IG Group, a London-based company, has announced plans to reduce its global staff by 10% to simplify and streamline its business operations. The decision to streamline follows a review of cost efficiency opportunities, highlighted during the company’s first-quarter results announcement last month.
Acting CEO, Charlie Rozes, stated, “We want to position IG Group as a lean fintech company and today’s decisive actions ensure a strong platform for future growth.” Approximately 300 jobs will be cut as part of the streamlining strategy, representing around 10% of its total workforce, by the end of its current financial year.
The company plans to provide full support to affected employees throughout this process to minimize negative impacts. IG Group expects to save around £50.0 million per year through efficiency measures and aims to drive operating margin expansion over the medium term.

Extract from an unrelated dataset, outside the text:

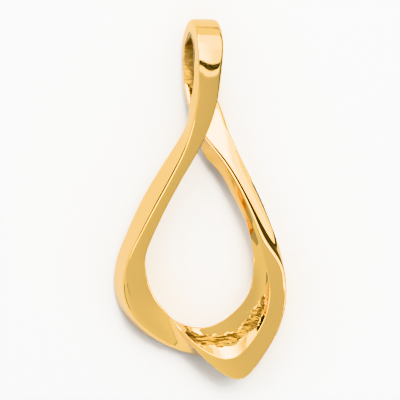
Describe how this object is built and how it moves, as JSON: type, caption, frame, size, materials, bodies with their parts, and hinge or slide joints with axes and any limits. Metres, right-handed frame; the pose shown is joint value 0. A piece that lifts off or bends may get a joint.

Structural savings of £10.0 million in FY24 and £10.0 million in variable costs will be cut in FY24, reflecting softer market conditions as set out in its Q1 posting, which have continued into Q2. Furthermore, the company anticipates additional structural savings of £40.0 million in FY25 and £50.0 million in FY26.
Non-recurring costs to achieve the savings are expected to be approximately £18.0 million, split across FY24 and FY25. IG Group will announce its H1 FY24 results on 25 January 2024. Charlie Rozes has been serving as interim CEO since June Felix stepped down from the role. The board is currently searching for a permanent replacement, expecting to appoint a new CEO in the coming months.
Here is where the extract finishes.